▸ **Goal**
Gather all lines from the material that contain "piece".

▸ **Material**
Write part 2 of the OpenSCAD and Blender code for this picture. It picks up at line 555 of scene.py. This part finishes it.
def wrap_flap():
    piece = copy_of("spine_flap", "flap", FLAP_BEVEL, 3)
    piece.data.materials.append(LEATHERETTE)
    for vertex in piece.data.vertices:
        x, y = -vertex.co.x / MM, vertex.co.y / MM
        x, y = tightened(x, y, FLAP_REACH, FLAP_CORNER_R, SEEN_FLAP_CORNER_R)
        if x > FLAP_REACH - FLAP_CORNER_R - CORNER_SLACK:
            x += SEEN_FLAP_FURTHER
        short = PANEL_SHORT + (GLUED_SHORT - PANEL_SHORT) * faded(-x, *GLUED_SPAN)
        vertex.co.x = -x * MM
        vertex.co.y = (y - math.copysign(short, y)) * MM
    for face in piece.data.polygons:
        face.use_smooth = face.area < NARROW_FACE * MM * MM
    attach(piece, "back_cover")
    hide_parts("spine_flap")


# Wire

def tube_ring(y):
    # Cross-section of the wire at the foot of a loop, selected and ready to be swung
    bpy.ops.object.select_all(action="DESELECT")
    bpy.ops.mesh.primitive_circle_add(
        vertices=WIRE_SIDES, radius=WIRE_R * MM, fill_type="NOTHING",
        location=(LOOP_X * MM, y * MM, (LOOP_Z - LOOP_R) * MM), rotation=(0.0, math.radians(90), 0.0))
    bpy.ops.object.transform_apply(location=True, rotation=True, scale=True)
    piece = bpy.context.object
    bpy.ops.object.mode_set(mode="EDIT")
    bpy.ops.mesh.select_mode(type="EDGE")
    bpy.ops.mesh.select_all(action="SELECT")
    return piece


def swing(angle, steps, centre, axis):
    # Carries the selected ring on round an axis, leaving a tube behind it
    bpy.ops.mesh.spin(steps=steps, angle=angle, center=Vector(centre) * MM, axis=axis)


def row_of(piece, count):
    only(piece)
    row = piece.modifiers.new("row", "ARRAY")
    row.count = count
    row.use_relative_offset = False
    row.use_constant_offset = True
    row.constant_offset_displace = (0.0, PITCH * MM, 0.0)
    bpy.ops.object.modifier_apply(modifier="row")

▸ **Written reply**
    piece = copy_of("spine_flap", "flap", FLAP_BEVEL, 3)
    piece.data.materials.append(LEATHERETTE)
    for vertex in piece.data.vertices:
    for face in piece.data.polygons:
    attach(piece, "back_cover")
    piece = bpy.context.object
    return piece
def row_of(piece, count):
    only(piece)
    row = piece.modifiers.new("row", "ARRAY")